The hull was drawn up by fellow engineer Norman Schwartz and the rig (the original one shown here) was by Ted Carpenter. Inspired by those long and lean whaleboats of New Bedford, she’s just under 40′ long, 8’2″ wide, and draws 5’6″ of water. She displaces about 12,000 lbs with nearly half of it (5,000 lbs) in her ballast keel.  She sleeps four, has a small galley and head, and is altogether a snappy little sloop that’s proven the boat to beat on the racecourse. In profile, she looks a bit like an enlarged Rozinante by L. Francis Herreshoff that came out a few years later.

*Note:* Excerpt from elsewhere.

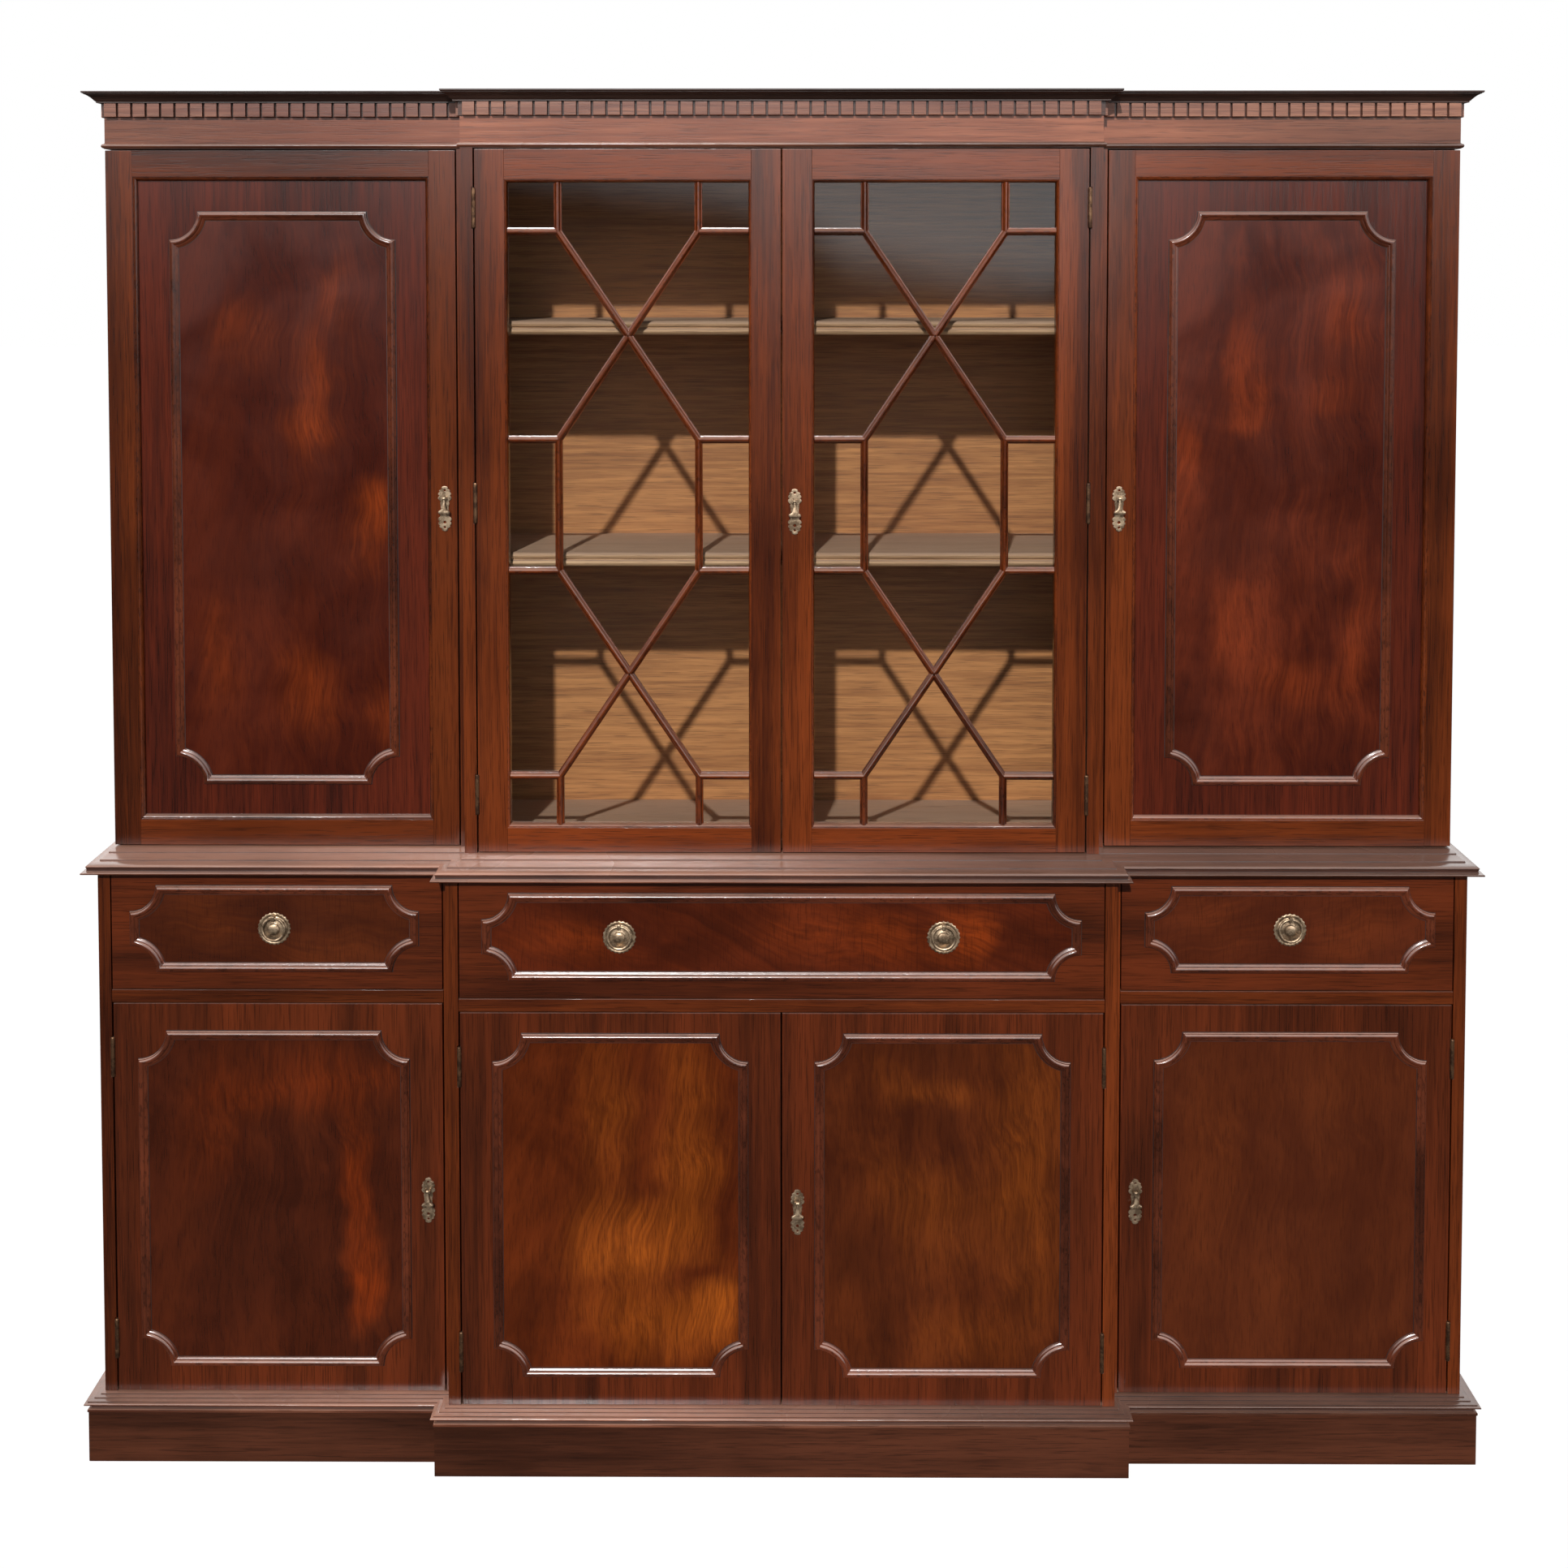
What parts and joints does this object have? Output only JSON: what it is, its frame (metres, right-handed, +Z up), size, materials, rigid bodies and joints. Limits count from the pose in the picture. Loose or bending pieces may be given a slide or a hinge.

In 1997, Brian McGinn discovered SPARKLE languishing in San Diego, bought her, got her to Port Townsend and fixed her up enough to sail and race. She proved a winner, Guy Hupy signed on as a partner in the boat and together they rebuilt the boat, giving her a spade rudder instead of a keel-hung one, and a masthead rig to go with it. It took them two sessions and five years in all. Amidst the rebuilds, Alex Irving and his racing friends got to sail her again in 2007—on the boats 50th anniversary and for the first time since 1979.

SPARKLE is as good an example of successful do-it-yourselfing as you’re apt to find—an inspiration for all of us!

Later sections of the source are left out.